Unearth the Micro-CityShin Egashira
Diploma 11 has been collecting leftover matter, unplanned spaces, incomplete objects and accidental architecture throughout London. These are the live expressions of time and places that inspire us to imagine micro-cities, leading to alternative architectural strategies that assemble fragments and celebrate a city that is beautifully incomplete. Our approach is empirical. Interpreting the city through direct contact, we sample textural details by reading their histories and stories. We will start by briefly revisiting the sites our unit has explored over the years and conclude our journey on the theme of micro-city.
We will focus on an inner area of London: the redevelopment of Euston Station, which is estimated to open up approximately 2.5 million ft2 of mixed-use development, possibly increasing the number of platforms for a new High Speed 2 railway that will connect the city to the Midlands and the North. The rebuild will have a direct impact on certain landmarks in the surrounding area including Euston Square; a church burial ground; hundreds of council homes including Somers Town; a Victorian office block may be demolished; Royal Mail could be forced to close a crucial distribution centre; and the National Temperance Hospital, which has been empty for years, is set to be sold off to the highest bidder despite calls for it to be used as social housing.

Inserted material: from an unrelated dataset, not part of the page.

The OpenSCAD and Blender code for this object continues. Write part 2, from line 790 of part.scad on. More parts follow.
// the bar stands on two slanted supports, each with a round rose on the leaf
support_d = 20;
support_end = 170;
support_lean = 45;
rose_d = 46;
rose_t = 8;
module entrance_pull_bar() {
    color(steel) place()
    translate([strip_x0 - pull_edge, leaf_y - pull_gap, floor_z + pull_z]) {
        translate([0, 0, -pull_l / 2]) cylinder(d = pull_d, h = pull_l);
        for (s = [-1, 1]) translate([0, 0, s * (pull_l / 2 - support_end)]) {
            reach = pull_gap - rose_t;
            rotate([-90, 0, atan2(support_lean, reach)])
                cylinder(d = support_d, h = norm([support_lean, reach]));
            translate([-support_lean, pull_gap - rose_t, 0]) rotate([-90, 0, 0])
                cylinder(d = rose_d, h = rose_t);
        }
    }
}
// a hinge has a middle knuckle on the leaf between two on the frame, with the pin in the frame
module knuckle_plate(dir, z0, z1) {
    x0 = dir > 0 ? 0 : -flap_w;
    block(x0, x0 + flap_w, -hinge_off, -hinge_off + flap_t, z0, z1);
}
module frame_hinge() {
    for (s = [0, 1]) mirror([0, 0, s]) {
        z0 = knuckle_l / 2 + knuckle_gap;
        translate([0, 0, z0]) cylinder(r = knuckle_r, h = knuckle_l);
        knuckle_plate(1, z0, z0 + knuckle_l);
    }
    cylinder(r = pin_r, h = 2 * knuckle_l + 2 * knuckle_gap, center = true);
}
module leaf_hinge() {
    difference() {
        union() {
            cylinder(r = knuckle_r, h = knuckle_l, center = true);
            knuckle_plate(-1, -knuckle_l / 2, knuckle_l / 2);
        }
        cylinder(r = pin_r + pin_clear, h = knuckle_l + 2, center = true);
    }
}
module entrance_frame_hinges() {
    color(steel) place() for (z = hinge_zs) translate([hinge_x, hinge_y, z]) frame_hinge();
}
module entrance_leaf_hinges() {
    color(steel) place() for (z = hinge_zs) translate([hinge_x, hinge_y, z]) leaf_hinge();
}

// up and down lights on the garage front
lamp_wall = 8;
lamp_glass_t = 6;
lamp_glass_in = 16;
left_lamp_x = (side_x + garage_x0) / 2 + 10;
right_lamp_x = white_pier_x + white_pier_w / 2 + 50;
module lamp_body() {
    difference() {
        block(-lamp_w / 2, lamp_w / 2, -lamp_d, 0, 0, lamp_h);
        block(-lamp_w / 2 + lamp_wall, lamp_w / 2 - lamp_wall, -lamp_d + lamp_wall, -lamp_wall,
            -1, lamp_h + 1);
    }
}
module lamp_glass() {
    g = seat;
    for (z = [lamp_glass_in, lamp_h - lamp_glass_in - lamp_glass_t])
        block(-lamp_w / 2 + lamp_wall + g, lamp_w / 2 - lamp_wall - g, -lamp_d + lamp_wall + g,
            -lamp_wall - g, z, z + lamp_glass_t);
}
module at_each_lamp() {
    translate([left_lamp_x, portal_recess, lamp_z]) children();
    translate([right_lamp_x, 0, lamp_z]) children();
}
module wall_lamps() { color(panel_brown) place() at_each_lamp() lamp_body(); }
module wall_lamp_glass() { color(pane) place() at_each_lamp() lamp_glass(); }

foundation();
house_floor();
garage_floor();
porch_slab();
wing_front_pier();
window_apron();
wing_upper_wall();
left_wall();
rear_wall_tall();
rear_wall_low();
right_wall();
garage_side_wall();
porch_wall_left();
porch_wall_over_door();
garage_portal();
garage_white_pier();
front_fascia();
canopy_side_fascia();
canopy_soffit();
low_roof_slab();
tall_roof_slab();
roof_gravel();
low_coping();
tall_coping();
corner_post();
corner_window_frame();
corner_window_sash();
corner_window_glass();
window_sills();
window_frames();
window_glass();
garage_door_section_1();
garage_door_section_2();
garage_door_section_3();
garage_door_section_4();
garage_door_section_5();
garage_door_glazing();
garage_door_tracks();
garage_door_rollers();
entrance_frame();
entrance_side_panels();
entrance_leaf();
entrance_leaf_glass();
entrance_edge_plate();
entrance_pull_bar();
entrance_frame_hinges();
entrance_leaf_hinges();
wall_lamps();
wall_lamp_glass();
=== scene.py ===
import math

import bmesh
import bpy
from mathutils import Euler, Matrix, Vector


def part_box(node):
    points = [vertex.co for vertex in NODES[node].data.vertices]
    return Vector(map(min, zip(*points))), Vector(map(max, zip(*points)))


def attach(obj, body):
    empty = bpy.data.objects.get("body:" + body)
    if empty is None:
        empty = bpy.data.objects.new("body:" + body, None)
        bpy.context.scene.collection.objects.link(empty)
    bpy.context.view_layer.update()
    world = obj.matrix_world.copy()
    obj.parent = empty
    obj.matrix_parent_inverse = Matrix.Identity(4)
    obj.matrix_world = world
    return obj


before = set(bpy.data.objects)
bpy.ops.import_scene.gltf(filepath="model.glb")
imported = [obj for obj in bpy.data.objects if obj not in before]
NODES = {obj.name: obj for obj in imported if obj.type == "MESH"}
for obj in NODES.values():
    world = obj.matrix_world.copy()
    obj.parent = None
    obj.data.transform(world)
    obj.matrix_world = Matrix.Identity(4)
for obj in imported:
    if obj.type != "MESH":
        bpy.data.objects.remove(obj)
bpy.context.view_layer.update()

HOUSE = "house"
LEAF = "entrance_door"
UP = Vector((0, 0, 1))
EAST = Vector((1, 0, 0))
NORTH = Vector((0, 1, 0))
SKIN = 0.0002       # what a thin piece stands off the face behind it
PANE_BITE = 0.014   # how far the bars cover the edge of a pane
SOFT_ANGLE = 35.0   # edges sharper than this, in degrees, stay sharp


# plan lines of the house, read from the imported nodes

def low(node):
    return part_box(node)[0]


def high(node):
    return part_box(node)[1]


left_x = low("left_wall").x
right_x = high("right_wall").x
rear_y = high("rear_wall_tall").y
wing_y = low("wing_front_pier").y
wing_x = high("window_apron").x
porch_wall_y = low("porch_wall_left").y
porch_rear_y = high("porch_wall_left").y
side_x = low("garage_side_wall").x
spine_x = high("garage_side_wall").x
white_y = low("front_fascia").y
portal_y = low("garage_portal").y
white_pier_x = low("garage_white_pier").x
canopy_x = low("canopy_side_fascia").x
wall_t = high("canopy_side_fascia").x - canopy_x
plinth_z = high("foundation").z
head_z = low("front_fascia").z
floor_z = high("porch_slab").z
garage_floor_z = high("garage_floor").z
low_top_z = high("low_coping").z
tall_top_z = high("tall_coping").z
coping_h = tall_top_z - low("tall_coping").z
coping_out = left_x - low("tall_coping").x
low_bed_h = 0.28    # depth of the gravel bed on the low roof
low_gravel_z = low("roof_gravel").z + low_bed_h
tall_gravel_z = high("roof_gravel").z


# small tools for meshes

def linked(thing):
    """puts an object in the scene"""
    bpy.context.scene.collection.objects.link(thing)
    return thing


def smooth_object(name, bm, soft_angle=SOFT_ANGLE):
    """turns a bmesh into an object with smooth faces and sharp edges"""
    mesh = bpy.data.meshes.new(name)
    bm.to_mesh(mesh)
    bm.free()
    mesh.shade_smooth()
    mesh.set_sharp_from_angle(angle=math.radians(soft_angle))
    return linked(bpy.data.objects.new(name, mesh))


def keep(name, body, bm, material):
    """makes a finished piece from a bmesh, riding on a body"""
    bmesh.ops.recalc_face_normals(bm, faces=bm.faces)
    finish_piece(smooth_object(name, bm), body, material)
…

Our research will cross-examine these masterplans and their surroundings: the environment, social sustainability and details of its architecture. We will speculate on a micro-urban unit that will be investigated parallel to the existing plans and see how the proposals may compensate for the lack of health care and learning facilities throughout the city.
Responding to a series of ‘what ifs’ we will articulate the simplest forms to condense and clarify the essential matters that we unearth and discover. Our challenge is to attempt to define what makes up London today, as an antithesis to the Starbucks and Holiday Inn homogenisation that has engulfed the city, and what are the layers and levels of complexity that form this urban definition.
Shin Egashira makes art and architecture worldwide. His recent collaboration experiments include the rebuilding of Alfred Jarry’s ‘Time Machine’, ‘How to Walk a Flat Elephant’ and ‘Twisting Concrete’, which intend to fuse the old with the new. His work has been exhibited in Japan and Europe in venues such as the Spiral Garden in Tokyo and the Venice Biennale. For the last 16 years he has been conducting a series of landscape workshops in rural communities across the world including Koshirakura (Japan), Gu-Zhu Village (China) and Muxagata (Portugal). He has been Diploma 11 Unit Master since 1996.